YOUR GOAL:
Your answer should consist solely of the lines from the one with "v in strut.origin])" through the one with "imported = [obj", copied exactly, endpoints included.

Modeling code records
= = = = =

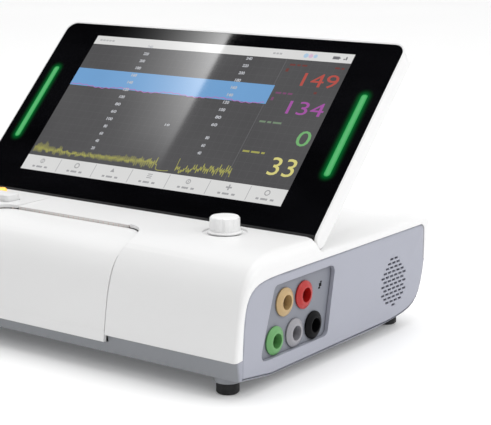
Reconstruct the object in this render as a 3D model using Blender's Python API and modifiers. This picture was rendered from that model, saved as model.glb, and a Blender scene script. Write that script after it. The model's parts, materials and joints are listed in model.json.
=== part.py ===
"""Cardiotocograph: a desk-top fetal monitor with a folding display and a strip-chart printer.

Metres, +Z up, +X to the right of someone who faces the front, front towards -Y.
The origin lies on the table under the middle of the case.
"""

import math

import bmesh
import bpy
from mathutils import Matrix, Vector

# Fits
GAP = 0.0003
RUN_GAP = 0.0005
OVERRUN = 0.002
WALL = 0.0025

# Facets
ROUND = 28
SMALL_ROUND = 18
TINY_ROUND = 10
NOSE_STEPS = 14
HEEL_STEPS = 10
FILLET_STEPS = 4
EDGE_STEPS = 2
BARREL_STEPS = 9
CORNER_STEPS = 5
GLASS_LIP_STEPS = 6

# Case
CASE_WIDTH = 0.350
CASE_DEPTH = 0.2576
FOOT_HEIGHT = 0.0085
SKIRT_Z = 0.0270
DECK_Z = 0.0930
DECK_LENGTH = 0.0498
NOSE_CROWN_PULL = 0.0450
NOSE_TOE_PULL = 0.0500
TOE_LEAN = math.radians(7)
DECK_ROUND = 0.0110
TOE_ROUND = 0.0030
RIM_ROUND = 0.0040
RIM_CORNER = 0.0050
REAR_SPLIT_Z = 0.0495
REAR_LEAN_RUN = 0.0065
STRIP_INSET = 0.0033
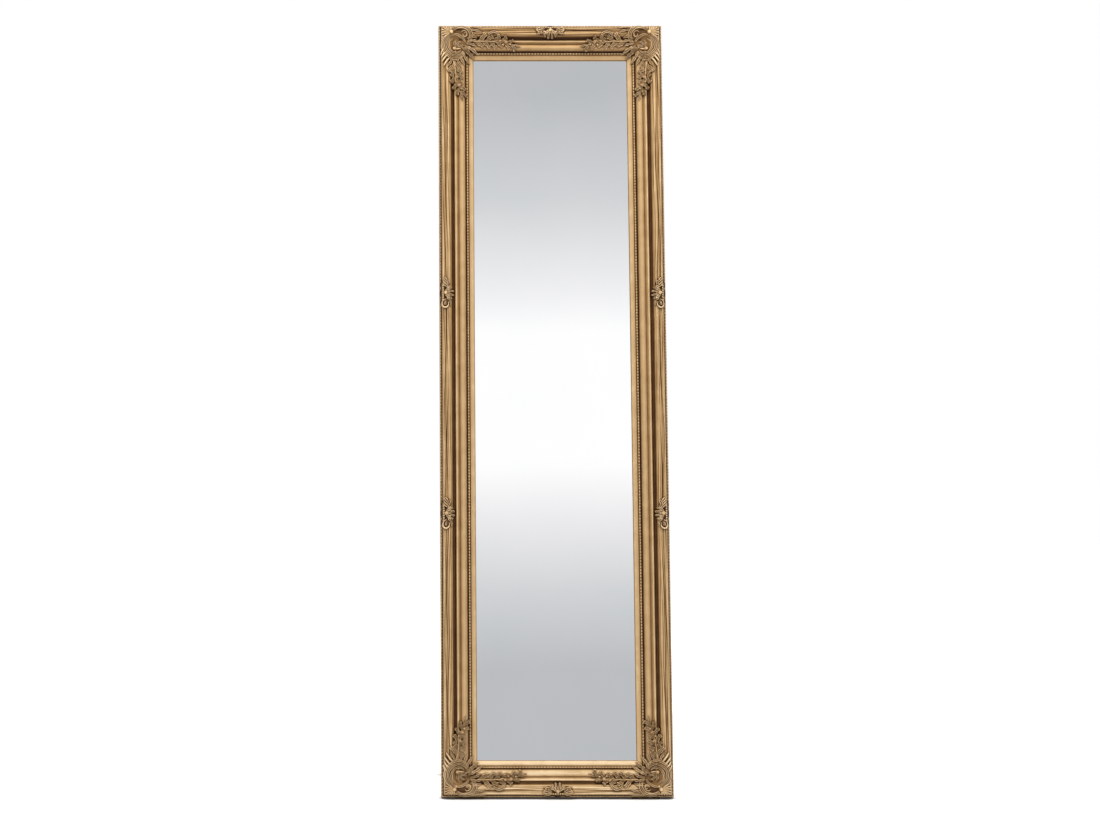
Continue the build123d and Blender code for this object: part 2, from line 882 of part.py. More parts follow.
# Dowels that join the legs to the two cross rails
cross_rails = {
    "strut_head_rail": (head_rail_drop, head_rail_height),
    "strut_foot_rail": (foot_rail_drop, foot_rail_height),
}
leg_centre = (leg_front + leg_back) / 2
with BuildPart() as dowels:
    for drop, height in cross_rails.values():
        for sign in sides.values():
            for step in (-dowel_spacing / 2, dowel_spacing / 2):
                up = step - drop - height / 2
                with BuildSketch(place(strut, (sign * leg_inner, up, leg_centre), (0, 1, 0), (1, 0, 0))):
                    Circle(dowel_radius)
    extrude(amount=dowel_length / 2, both=True)
keep(dowels, "strut_dowels")

# Strut legs, cut square above their rubber feet, and the feet cut level with the floor
leg_length = hinge_z / cos(radians(strut_angle)) - foot_length
strut_cutters = strut_eyes + flat_screws(hinge_strut_seats, slotted=False)
floor_plane = Plane.XY
for side, sign in sides.items():
    middle = sign * leg_middle
    with BuildPart() as leg:
        with BuildSketch(place(strut, (middle, -leg_head_gap, leg_centre), out=(0, -1, 0))):
            Rectangle(leg_width, leg_thickness)
        extrude(amount=leg_length - leg_head_gap)
        add(dowels.part, mode=Mode.SUBTRACT)
        for cutter in strut_cutters:
            add(cutter, mode=Mode.SUBTRACT)
    keep(leg, f"strut_leg_{side}")
    with BuildPart() as foot:
        with BuildSketch(place(strut, (middle, -leg_length, leg_centre), out=(0, -1, 0))):
            Rectangle(leg_width, leg_thickness)
        extrude(amount=3 * foot_length)
        split(bisect_by=floor_plane, keep=Keep.TOP)
    keep(foot, f"strut_foot_{side}")

for name, (drop, height) in cross_rails.items():
    with BuildPart() as cross_rail:
        with BuildSketch(place(strut, (0, -drop - height / 2, leg_centre - rail_thickness / 2))):
            Rectangle(2 * leg_inner, height)
        extrude(amount=rail_thickness)
        add(dowels.part, mode=Mode.SUBTRACT)
    keep(cross_rail, name)

for name, eyes in (("chain_eyes_frame", frame_eyes), ("chain_eyes_strut", strut_eyes)):
    with BuildPart() as eye_pair:
        for eye in eyes:
            add(eye)
    keep(eye_pair, name)

# Ring hangers: a plate with a rolled loop, and a ring that hangs straight down from it
loop_bore = ring_wire_radius + running_clearance
loop_radius = loop_bore + hanger_plate_thickness
for side, sign in sides.items():
    x = sign * hanger_side
    pivot = face.from_local_coords(Vector(x, hanger_height, -loop_radius))
    loop_plane = place(face, (x, hanger_height, -loop_radius), (0, 1, 0), (1, 0, 0))
    with BuildPart() as plate:
        middle = hanger_height + hanger_plate_length / 2
        with BuildSketch(place(face, (x, middle, -hanger_plate_thickness))):
            Rectangle(hanger_plate_width, hanger_plate_length)
        extrude(amount=hanger_plate_thickness)
        with BuildSketch(loop_plane):
            Circle(loop_radius)
        extrude(amount=hanger_loop_width / 2, both=True)
        with BuildSketch(loop_plane):
            Circle(loop_bore)
        extrude(amount=hanger_plate_width, both=True, mode=Mode.SUBTRACT)
        for cutter in pan_screws(hanger_screw_seats, screw_length, slotted=False):
            add(cutter, mode=Mode.SUBTRACT)
    keep(plate, f"hanger_plate_{side}")
    hanging = Plane(origin=pivot - Vector(0, 0, ring_drop / 2), x_dir=(1, 0, 0), z_dir=(0, -1, 0))
    with BuildSketch(hanging) as ring_shape:
        RectangleRounded(ring_width, ring_drop, ring_bend_radius)
    ring_line = ring_shape.sketch.faces()[0].outer_wire()
    with BuildPart() as ring:
        with BuildSketch(Plane(origin=ring_line @ 0, z_dir=ring_line % 0)):
            Circle(ring_wire_radius)
        sweep(path=ring_line)
    keep(ring, f"hanger_ring_{side}")

with BuildPart() as hanger_screws:
    for screw in pan_screws(hanger_screw_seats, screw_length):
        add(screw)
keep(hanger_screws, "hanger_screws")

print("strut opens by", round(open_angle, 3), "degrees about", [round(v, 3) for v in strut.origin])
print("button pivots", [tuple(round(v, 3) for v in seat.origin) for seat in button_screw_seats])
print("ring pivot", [round(v, 3) for v in pivot])
print("leg angle from upright", round(degrees(radians(strut_angle)), 3))
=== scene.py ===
import json
import math

import bmesh
import bpy
import numpy as np
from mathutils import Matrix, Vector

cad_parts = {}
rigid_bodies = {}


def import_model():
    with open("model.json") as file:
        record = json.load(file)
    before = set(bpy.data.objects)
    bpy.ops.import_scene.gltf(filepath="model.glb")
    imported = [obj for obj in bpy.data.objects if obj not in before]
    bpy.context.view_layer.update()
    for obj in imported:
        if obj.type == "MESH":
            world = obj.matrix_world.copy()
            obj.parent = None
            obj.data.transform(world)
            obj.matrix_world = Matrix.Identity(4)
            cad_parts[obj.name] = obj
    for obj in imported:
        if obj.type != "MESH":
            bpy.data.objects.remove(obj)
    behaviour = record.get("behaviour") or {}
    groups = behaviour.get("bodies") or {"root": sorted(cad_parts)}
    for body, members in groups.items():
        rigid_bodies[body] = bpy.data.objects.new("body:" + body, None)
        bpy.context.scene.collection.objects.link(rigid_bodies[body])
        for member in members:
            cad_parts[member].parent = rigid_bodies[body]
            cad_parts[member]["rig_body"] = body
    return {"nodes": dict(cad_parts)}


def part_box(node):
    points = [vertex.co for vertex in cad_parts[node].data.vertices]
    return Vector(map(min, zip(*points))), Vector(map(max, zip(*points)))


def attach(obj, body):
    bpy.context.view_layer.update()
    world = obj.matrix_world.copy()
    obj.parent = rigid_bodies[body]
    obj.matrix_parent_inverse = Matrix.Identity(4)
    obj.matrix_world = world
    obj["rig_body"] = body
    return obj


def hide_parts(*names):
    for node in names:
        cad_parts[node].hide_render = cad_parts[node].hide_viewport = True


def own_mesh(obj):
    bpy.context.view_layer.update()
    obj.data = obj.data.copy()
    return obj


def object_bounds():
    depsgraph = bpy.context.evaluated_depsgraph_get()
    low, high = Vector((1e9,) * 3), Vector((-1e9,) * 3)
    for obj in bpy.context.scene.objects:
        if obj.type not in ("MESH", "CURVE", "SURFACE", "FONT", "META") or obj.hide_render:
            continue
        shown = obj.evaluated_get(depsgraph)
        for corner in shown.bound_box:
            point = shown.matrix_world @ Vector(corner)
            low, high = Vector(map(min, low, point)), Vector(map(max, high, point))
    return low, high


bl_info = {
    "name": "Gilt floor mirror",
    "version": (1, 0, 0),
    "blender": (4, 5, 0),
    "location": "3D View > Sidebar > Mirror",
    "description": "Mouldings, ornaments, glass and fittings of a leaning gilt floor mirror",
    "category": "Add Mesh",
}

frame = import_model()
cad_box = [list(corner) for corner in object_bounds()]

MM = 0.001
WIDTH = 500.0
HEIGHT = 1710.0
LEAN = math.radians(7.3)
STILE_LOW, STILE_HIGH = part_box("left_stile")
FLOOR_GAP = STILE_LOW.z / MM
BACK_Y = STILE_HIGH.y / MM - HEIGHT * math.sin(LEAN)

# Bands of the moulding in millimetres: distance in from the outer edge, height above the back
RIM_END = 4.4
SWELL_VALLEY = 13.5
RIDGE_END = 26.0
COVE_END = 35.0
FILLET_END = 39.0
GROOVE_END = 43.5
INNER_RIDGE_END = 59.0
BEAD_START = 60.6
BEAD_END = 66.0
LIP_START = 67.0
MOULDING_WIDTH = 78.0
REBATE_EDGE = 70.0
REBATE_LEVEL = 8.4

# Castings: the forms start this far under their seat, but stay clear of the back
FORM_FOOT = -5.0
BACK_LIMIT = 1.0
# Relief above the knee keeps a share of its height, and none stands above the limit
FRONT_KNEE = 34.4
KNEE_SHARE = 0.55
FRONT_LIMIT = 38.0
# The middle of a side ornament's box lies this far above the back
ORNAMENT_LEVEL = 30.0

# Stay chains: links in each, points round a link and round its wire; then in metres the radius of
# the wire and of a link's bends, and how near its end the CAD chain's end points lie
LINK_COUNT, LINK_STEPS, WIRE_SIDES = 14, 28, 8
WIRE_RADIUS, LINK_BEND, END_REACH = 0.001, 0.003, 0.0012


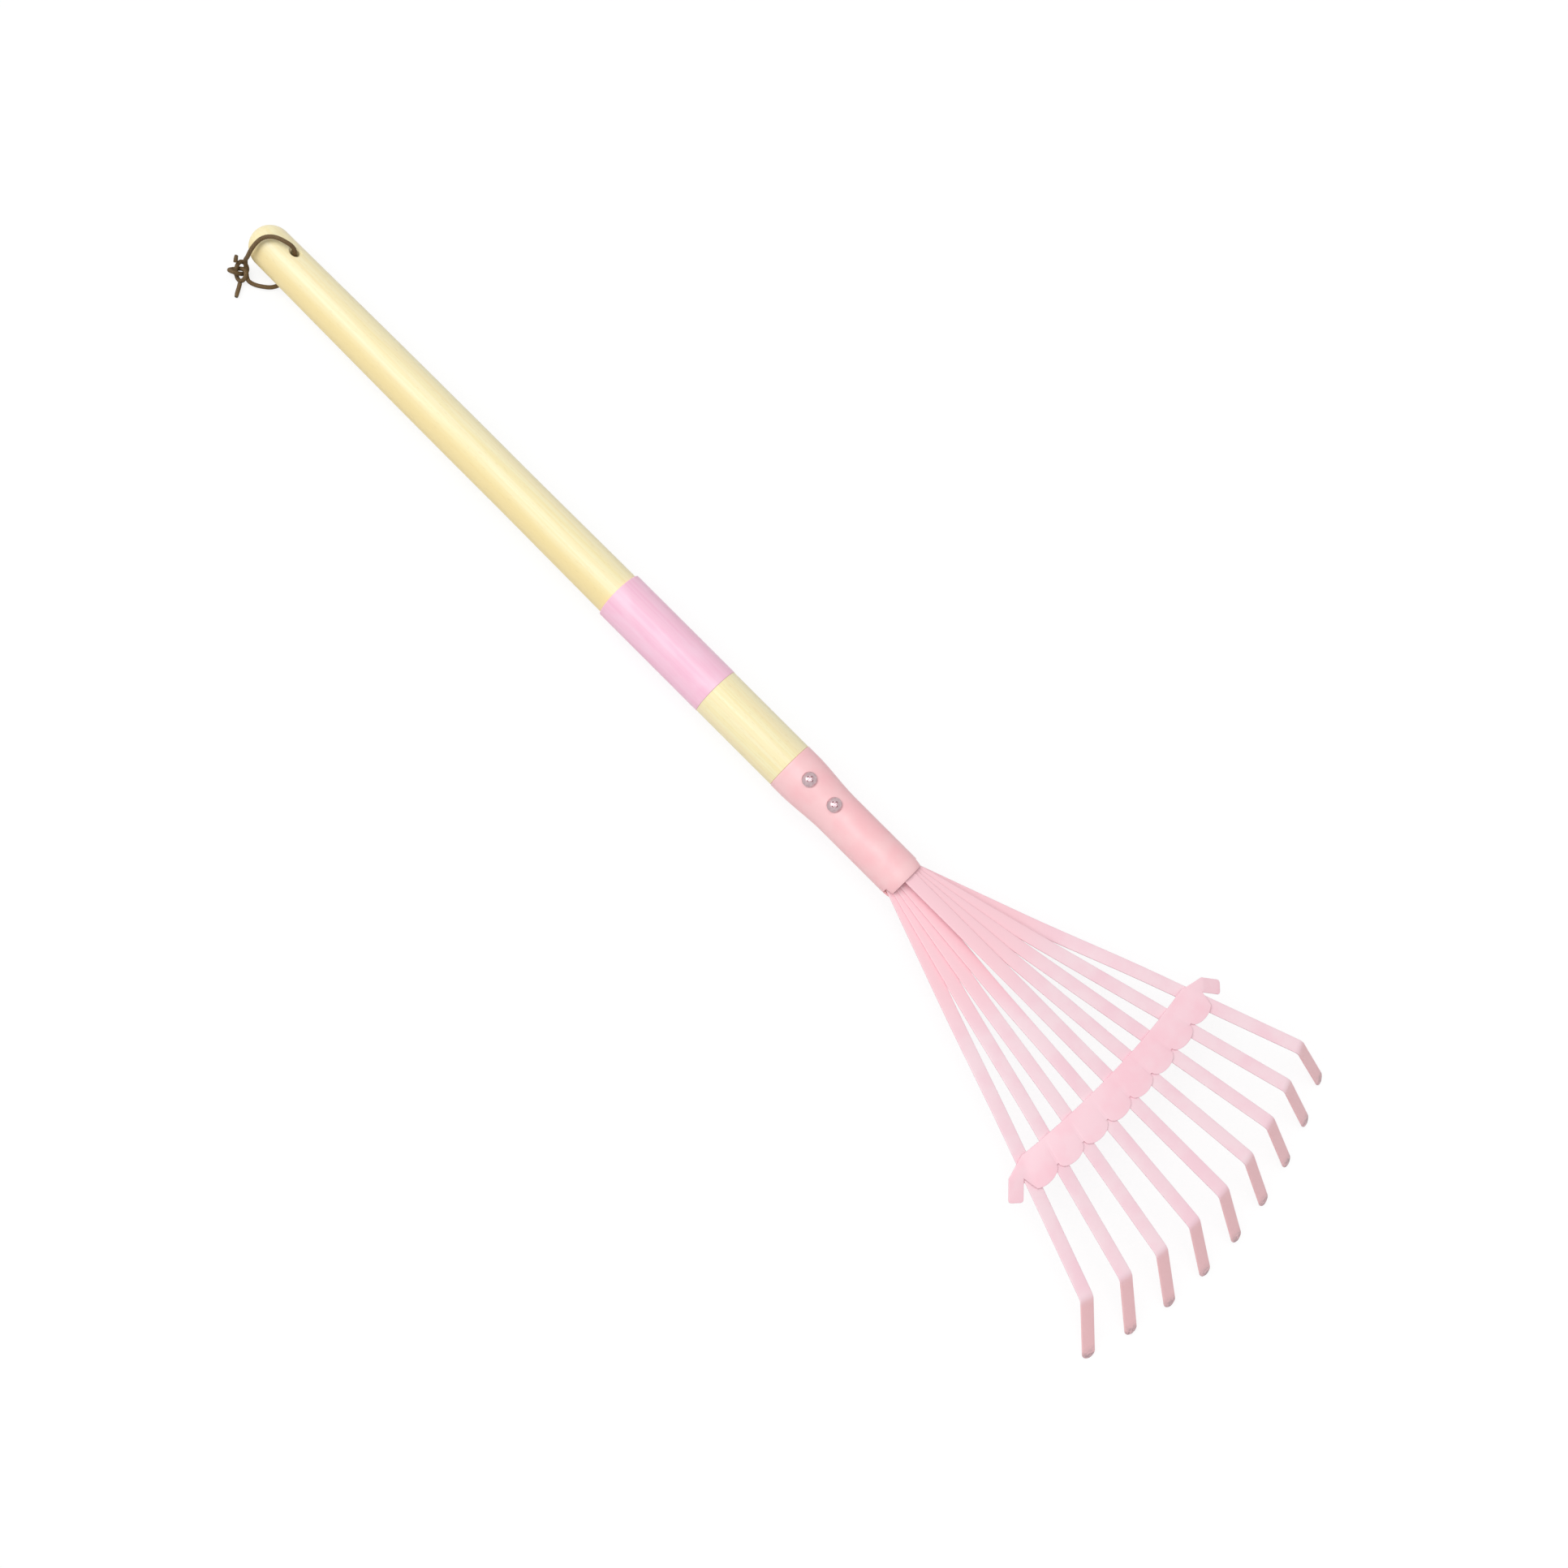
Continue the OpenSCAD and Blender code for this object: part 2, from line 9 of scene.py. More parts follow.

= = = = =

TASK SOLUTION:
print("strut opens by", round(open_angle, 3), "degrees about", [round(v, 3) for v in strut.origin])
print("button pivots", [tuple(round(v, 3) for v in seat.origin) for seat in button_screw_seats])
print("ring pivot", [round(v, 3) for v in pivot])
print("leg angle from upright", round(degrees(radians(strut_angle)), 3))
=== scene.py ===
import json
import math

import bmesh
import bpy
import numpy as np
from mathutils import Matrix, Vector

cad_parts = {}
rigid_bodies = {}


def import_model():
    with open("model.json") as file:
        record = json.load(file)
    before = set(bpy.data.objects)
    bpy.ops.import_scene.gltf(filepath="model.glb")
    imported = [obj for obj in bpy.data.objects if obj not in before]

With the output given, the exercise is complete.